Thursday, February 7, 2013

Old Fashioned French-Canadian Meat Pie - Our Favorite Recipes



2 pounds lean ground pork
1 pound ground beef
2 cups finely chopped onions
1 clove garlic, finely chopped
2 1/2 teaspoon poultry seasoning
2 teaspoon salt
1 teaspoon celery salt
1 1/2 - 2 teaspoons ground pepper
1 cup water
3 medium-sized potatoes (about 1 1/2 pounds) cooked and mashed
Pie crust (Homemade or store bought, enough for 2 pies top and bottom crust)

Combine pork, beef, onions and garlic; cook in skillet, stirring often, until meats lose pink color.

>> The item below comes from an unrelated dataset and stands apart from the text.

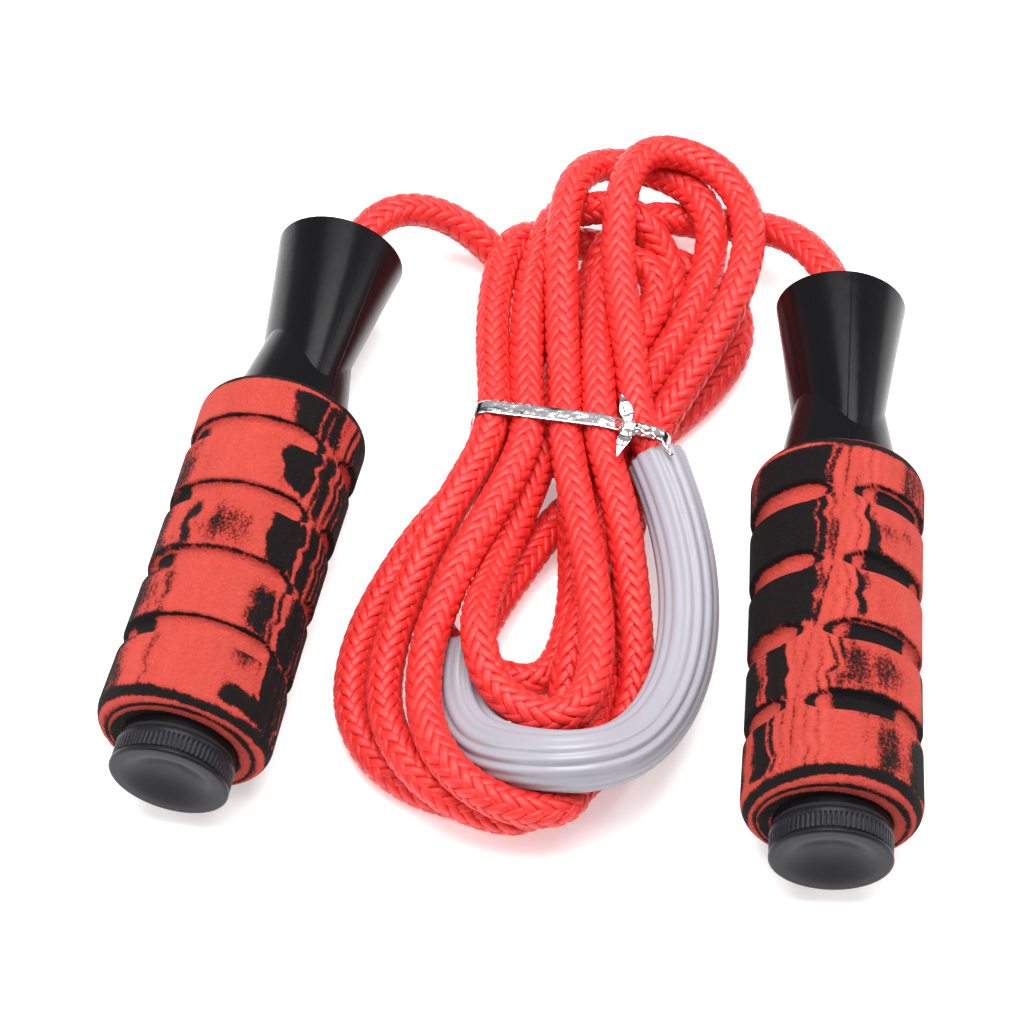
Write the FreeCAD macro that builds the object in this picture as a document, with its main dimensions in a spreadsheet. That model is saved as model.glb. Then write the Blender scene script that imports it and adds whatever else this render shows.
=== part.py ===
"""Jump rope: two foam-gripped swivel handles, a braided rope tied in a hank, a clear sleeve and a twist tie.

Units are millimetres. +Z is up and z = 0 is the surface that the rope lies on. Both handles lie
side by side, with their end caps towards -Y and their horns towards +Y. Each handle is made along
its own Z axis, from the face of the end cap (station 0) to the mouth of the horn, and is then laid
down so that its mouth is at the place where the rope comes out of it.
"""
import FreeCAD, Part
import math
import os
import Sketcher

V = FreeCAD.Vector

SIZES = {
    # end cap
    "cap_step": 0.5,
    "cap_length": 6.6,
    "flange_length": 1.0,
    "flange_groove_width": 0.5,
    "flange_groove_depth": 0.5,
    "dish_radius": 8.6,
    "dish_depth": 2.6,
    "plug_length": 8.5,
    "plug_wall": 2.4,
    "plug_floor": 2.0,
    "plug_clearance": 0.08,
    "knurl_count": 72,
    "knurl_cut_radius": 0.36,
    "seal_thickness": 1.0,
    "seal_inset": 0.15,
    # handle body
    "tube_wall": 2.0,
    "collar_length": 1.7,
    "neck_base_step": 1.2,
    "neck_length": 23.5,
    "neck_tip_radius": 9.8,
    "horn_foot_offset": 7.0,
    "horn_foot_wide": 12.7,
    "horn_foot_narrow": 8.4,
    "horn_mid_offset": 29.5,
    "horn_mid_wide": 14.4,
    "horn_mid_narrow": 11.9,
    "horn_offset": 49.5,
    "mouth_radius": 15.35,
    "mouth_wall": 1.35,
    "throat_length": 14.5,
    "throat_clearance": 0.4,
    # foam grip
    "grip_radius": 20.0,
    "grip_length": 89.2,
    "grip_end_inset": 4.5,
    "grip_end_round": 7.0,
    "groove_first": 19.7,
    "groove_last": 15.2,
    "groove_count": 4,
    "groove_width": 5.0,
    "groove_depth": 2.2,
    # ball bearing, 22 x 8 x 7
    "bearing_radius": 11.0,
    "bearing_bore_radius": 4.0,
    "bearing_width": 7.0,
    "bearing_setback": 1.0,
    "outer_race_share": 0.2857143,
    "inner_race_share": 0.3,
    "ball_share": 0.28357,
    "ball_count": 7,
    "ball_clearance": 0.03,
    "cage_share": 0.1714286,
    "cage_width": 5.2,
    "pocket_clearance": 0.06,
    # retaining ring
    "ring_thickness": 1.2,
    "ring_bite": 0.7,
    "ring_reach": 1.4,
    "ring_gap": 5.0,
    # swivel spindle, washer and lock nut
    "cup_radius": 6.0,
    "cup_length": 16.5,
    "cup_floor": 2.0,
    "spindle_tail": 1.0,
    "washer_thickness": 1.2,
    "nut_flats": 13.0,
    "nut_height": 6.5,
    # rope, sleeve and tie
    "rope_diameter": 8.5,
    "hank_height": 22.0,
    "hank_round": 7.0,
    "sleeve_diameter": 14.0,
    "sleeve_wall": 1.0,
    "tie_width": 3.4,
    "tie_thickness": 0.4,
    "tie_side": 46.4,
    "tie_turn": -7.5,
    "knot_radius": 2.4,
    "knot_rise": 0.6,
    "flag_rise": 1.4,
    "flag_start": 1.6,
    "tie_tail_radius": 0.9,
    # where the rope comes out of each horn, and how the handles lie
    "left_mouth_x": -43.318,
    "left_mouth_y": 80.534,
    "left_yaw": 13.0,
    "left_roll": 33.0,
    "right_mouth_x": 76.422,
    "right_mouth_y": 64.594,
    "right_yaw": 4.0,
    "right_roll": 20.0,
}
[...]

Stir in poultry seasoning, salt, celery salt, pepper, sage and water; cover. Simmer 20 minutes. Uncover, simmer 10 minutes longer. Remove from heat; stir in mashed potatoes and cool.

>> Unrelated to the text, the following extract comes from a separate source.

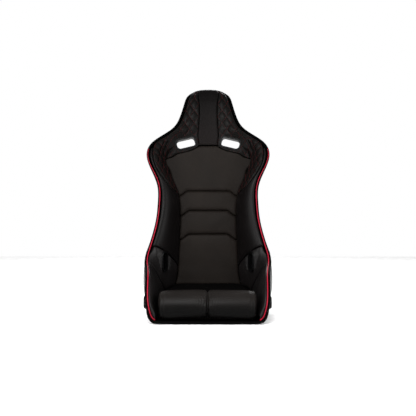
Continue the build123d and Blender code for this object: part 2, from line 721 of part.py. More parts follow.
def build():
    """Every node of the seat by name: a solid, or a list of solids for a group of like pieces."""
    nodes = {}
    shell = shell_solid()
    pads = padding()
    shell_cuts, pad_cuts, foam_cuts = [], [], []

    # Harness and lap-belt slots with their bezels, right side first and then its mirror image.
    for name, plane, size in (("harness", harness_plane(), HARNESS_SLOT), ("lap", lap_plane(), LAP_SLOT)):
        front, rears, screws, holes = bezel_parts(plane, size, shell)
        tools = [
            ring_prism(plane, size, TUBE_WALL + CLEARANCE, -110, 30),
            ring_prism(plane, size, FLANGE_WIDTH + CLEARANCE, -FLANGE_DEPTH - CLEARANCE, 30),
        ]
        shell_cuts += [tools[0], mirrored(tools[0])]
        shell_cuts += holes + [mirrored(hole) for hole in holes]
        pad_cuts += tools + [mirrored(tool) for tool in tools]
        foam_cuts += tools + [mirrored(tool) for tool in tools]
        foam_cuts += holes + [mirrored(hole) for hole in holes]
        nodes[name + "_bezel_front_right"], nodes[name + "_bezel_front_left"] = front, mirrored(front)
        nodes[name + "_bezel_rear_right"], nodes[name + "_bezel_rear_left"] = rears
        nodes[name + "_bezel_screws"] = screws + [mirrored(screw) for screw in screws]

    # The crotch-strap slot with its low bezel.
    pan = Plane(origin=(0, CROTCH_Y, 4.0))
    crotch = ring_prism(pan, CROTCH_SLOT, FLANGE_WIDTH, 0, 2.2)
    crotch = crotch + ring_prism(pan, CROTCH_SLOT, TUBE_WALL, -3, 0)
    nodes["crotch_strap_bezel"] = crotch - ring_prism(pan, CROTCH_SLOT, 0, -20, 20)
    shell_cuts.append(ring_prism(pan, CROTCH_SLOT, TUBE_WALL + CLEARANCE, -20, 20))

    # Inserts and backing plates of the side mounting.
    inserts, plates = [], []
    outwards = (Align.CENTER, Align.CENTER, Align.MIN)
    inwards = (Align.CENTER, Align.CENTER, Align.MAX)
    for which, y in mount_positions():
        root = along_x(BOSS_ROOT[which], y, MOUNT_Z)
        behind_plate = root * Pos(0, 0, -PLATE_THICKNESS)
        length = MOUNT_X[which] - BOSS_ROOT[which] + PLATE_THICKNESS
        stem = behind_plate * Cylinder(INSERT_RADIUS, length, align=outwards)
        head = behind_plate * Cylinder(11, 2.5, align=inwards)
        bore = root * Cylinder(INSERT_BORE, 120)
        inserts.append((stem + head - bore).solid())
        hole = root * Pos(0, 0, 30) * Cylinder(INSERT_RADIUS + 0.05, 120)
        plate = behind_plate * extrude(RectangleRounded(PLATE_SIZE, PLATE_SIZE, 8), PLATE_THICKNESS)
        plates.append((plate - hole).solid())
        flat = root * Box(PLATE_SIZE + 1, PLATE_SIZE + 1, 10, align=inwards)
        shell_cuts += [hole, mirrored(hole), flat, mirrored(flat)]
        pocket = behind_plate * Pos(0, 0, -5) * Box(PLATE_SIZE + 18, PLATE_SIZE + 18, 60, align=outwards)
        pad_cuts += [pocket, mirrored(pocket)]
        foam_cuts += [pocket, mirrored(pocket)]
    nodes["mount_inserts_right"], nodes["mount_inserts_left"] = inserts, [mirrored(i) for i in inserts]
    nodes["mount_plates_right"], nodes["mount_plates_left"] = plates, [mirrored(p) for p in plates]

    nodes["shell"] = cut(shell, shell_cuts)
    for name, pad in pads.items():
        box = pad.bounding_box()
        tools = foam_cuts if "foam" in name else pad_cuts
        tools = [tool for tool in tools if boxes_meet(box, tool.bounding_box())]
        nodes[name] = cut(pad, tools) if tools else pad

    nodes["edge_trim"] = trim_solid()
    piping = piping_solid()
    nodes["piping_right"], nodes["piping_left"] = piping, mirrored(piping)

    cushion, cavity, filling = (cushion_solid(i) for i in (0, COVER_THICKNESS, COVER_THICKNESS + 0.1))
    nodes["seat_cushion_cover"] = (cushion - cavity).solid()
    nodes["seat_cushion_foam"] = filling
    roll, cavity, filling = (roll_solid(i) for i in (0, COVER_THICKNESS, COVER_THICKNESS + 0.1))
    nodes["thigh_roll_cover"] = (roll - cavity).solid()
    nodes["thigh_roll_foam"] = filling
    nodes["tape_hooks"] = [cut(tape(x, y, 3, HOOKS_TOP), [shell]) for x, y in TAPE_PLACES]
    nodes["tape_loops"] = [tape(x, y, *LOOPS) for x, y in TAPE_PLACES]
    return nodes


def boxes_meet(a, b):
    low = (a.min.X < b.max.X, a.min.Y < b.max.Y, a.min.Z < b.max.Z)
    high = (a.max.X > b.min.X, a.max.Y > b.min.Y, a.max.Z > b.min.Z)
    return all(low) and all(high)


def main():
    os.makedirs(PARTS, exist_ok=True)
    for name, solids in build().items():
        solids = solids if isinstance(solids, list) else [solids]
        moved = [Pos(0, -MIDDLE_Y, 0) * solid for solid in solids]
        whole = moved[0] if len(moved) == 1 else Compound(children=moved)
        export_step(whole, os.path.join(PARTS, name + ".step"))


if __name__ == "__main__":
    main()
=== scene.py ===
import math

import bmesh
import bpy
import numpy as np
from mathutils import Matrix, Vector


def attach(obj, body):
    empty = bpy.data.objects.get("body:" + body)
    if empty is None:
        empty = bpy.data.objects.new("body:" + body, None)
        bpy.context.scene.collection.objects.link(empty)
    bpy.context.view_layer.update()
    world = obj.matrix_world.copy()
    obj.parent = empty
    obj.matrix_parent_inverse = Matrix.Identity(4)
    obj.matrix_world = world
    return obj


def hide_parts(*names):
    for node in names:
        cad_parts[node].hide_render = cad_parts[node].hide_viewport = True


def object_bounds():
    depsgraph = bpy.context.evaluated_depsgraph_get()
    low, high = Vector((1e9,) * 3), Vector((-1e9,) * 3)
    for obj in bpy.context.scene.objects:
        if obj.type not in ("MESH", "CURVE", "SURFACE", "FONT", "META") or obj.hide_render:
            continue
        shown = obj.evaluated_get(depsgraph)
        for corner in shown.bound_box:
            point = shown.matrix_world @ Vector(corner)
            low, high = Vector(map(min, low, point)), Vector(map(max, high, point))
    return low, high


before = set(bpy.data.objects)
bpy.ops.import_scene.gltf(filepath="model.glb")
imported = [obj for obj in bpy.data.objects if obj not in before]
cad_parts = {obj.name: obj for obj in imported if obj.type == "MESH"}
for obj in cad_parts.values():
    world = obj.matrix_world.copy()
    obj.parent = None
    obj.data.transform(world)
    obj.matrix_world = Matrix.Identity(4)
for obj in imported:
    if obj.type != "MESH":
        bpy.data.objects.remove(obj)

cad_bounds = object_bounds()

# -------------------- shape of the seat, in mm
# The same driving dimensions as the CAD model's. Along the seat there are 21 stations, from the front of
# the pan to the top of the headrest. Each has a spine point (y, z) and a rim point (x, y, z).
SPINE = [
    (-286, 8), (-222, 3.5), (-150, 3.5), (-75, 3.5), (0, 3.5), (78, 12), (132, 48), (156, 110),
    (168, 185), (180, 262), (193, 340), (208, 418), (224, 496), (240, 574), (256, 652), (273, 728),
    (290, 800), (305, 862), (316, 914), (325, 956), (331, 985),
]
RIM = [
    (224, -289, 46), (231, -274, 90), (234, -245, 134), (237, -198, 173), (243, -137, 193),
    (250, -74, 202), (255, -30, 222), (251, 0, 252), (239, 20, 290), (225, 38, 340), (213, 55, 400),
    (208, 72, 464), (210, 86, 530), (233, 98, 594), (259, 112, 664), (236, 152, 728),
    (160, 216, 788), (123, 257, 852), (107, 281, 908), (93, 304, 951), (60, 325, 976),
]
# At each station: half the flat width, the corner's radius and the wall's belly of the shell, then the
# padding's depth, where its side seam lies, how far its bolster swells, and how smooth the crease there is.
FLAT = [211, 212, 216, 220, 224, 222, 212, 194, 176, 164, 154, 150, 156, 176, 192, 172, 116, 84, 70, 58, 42]
CORNER = [12, 24, 32, 36, 38, 46, 60, 66, 66, 64, 62, 60, 60, 62, 64, 60, 50, 44, 40, 36, 32]
BELLY = [2, 8, 14, 19, 23, 27, 29, 23, 13, 7, 5, 5, 6, 8, 9, 7, 4, 2, 2, 1, 1]
PAD = [20, 20, 20, 20, 20, 22, 30, 36, 38, 40, 41, 41, 40, 39, 40, 42, 46, 50, 49, 42, 26]
SEAM = [195, 195, 195, 195, 195, 190, 162, 138, 132, 129, 126, 126, 137, 167, 195, 176, 110, 80, 72, 62, 46]
SWELL = [4, 8, 10, 11, 11, 12, 16, 22, 24, 25, 25, 25, 24, 22, 20, 16, 10, 8, 8, 6, 4]
SMOOTH = [0, 0, 0, 0, 0, 0, 0, 0, 0, 0, 0, 0, 0, 0, 0.1, 0.75, 1, 1, 1, 1, 1]
LAST = len(SPINE) - 1
MIDDLE_Y = 20.4  # y of the middle of the seat's box, which is the frame's origin
SHELL_THICKNESS = 4.5
COVER_FOLD = 14.0
SEAM_GAP = 1.0
TRIM_CROWN = 2.6
PIPING_RADIUS = 3.4
# Each seam across the back, as its station and how far it drops towards its ends.
LUMBAR_SEAMS = [(6.55, 0.0), (9.6, 0.34), (10.99, 0.33), (12.16, 0.31)]
# The outline of a quilted panel: stations along the crease, points (x, z) as seen from the front, and
# stations along the rim.
QUILT_CREASE = [11.87, 12.25, 12.93, 13.6]
QUILT_INNER = [
    (190, 647), (174, 664), (140, 682), (92, 694), (50, 714), (43.5, 745), (42, 820), (41, 912),
]
QUILT_TIP = (11.81, 0.54)
QUILT_OUTER = [(160, 532), (206, 590), (232, 640), (238, 680)]
QUILT_EDGE = [15.0, 15.4, 15.8, 16.2, 16.8, 17.6, 18.6]
QUILT_TOP = 19.9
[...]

Prepare pie crust. Fit into a 9-inch pie plate. Leave 1/4 inch overhang. Spoon 1/2 meat mixture into pie shell. Fold edges over meat. Place pie crust top on meat. Trim flush with edge of pan. Make slits in top for steam. Brush tops with egg. Repeat for second pie.

Bake at 425 for 15 minutes; lower heat to 350 for 25 minutes or until pastry is golden brown.

Serve slightly warm.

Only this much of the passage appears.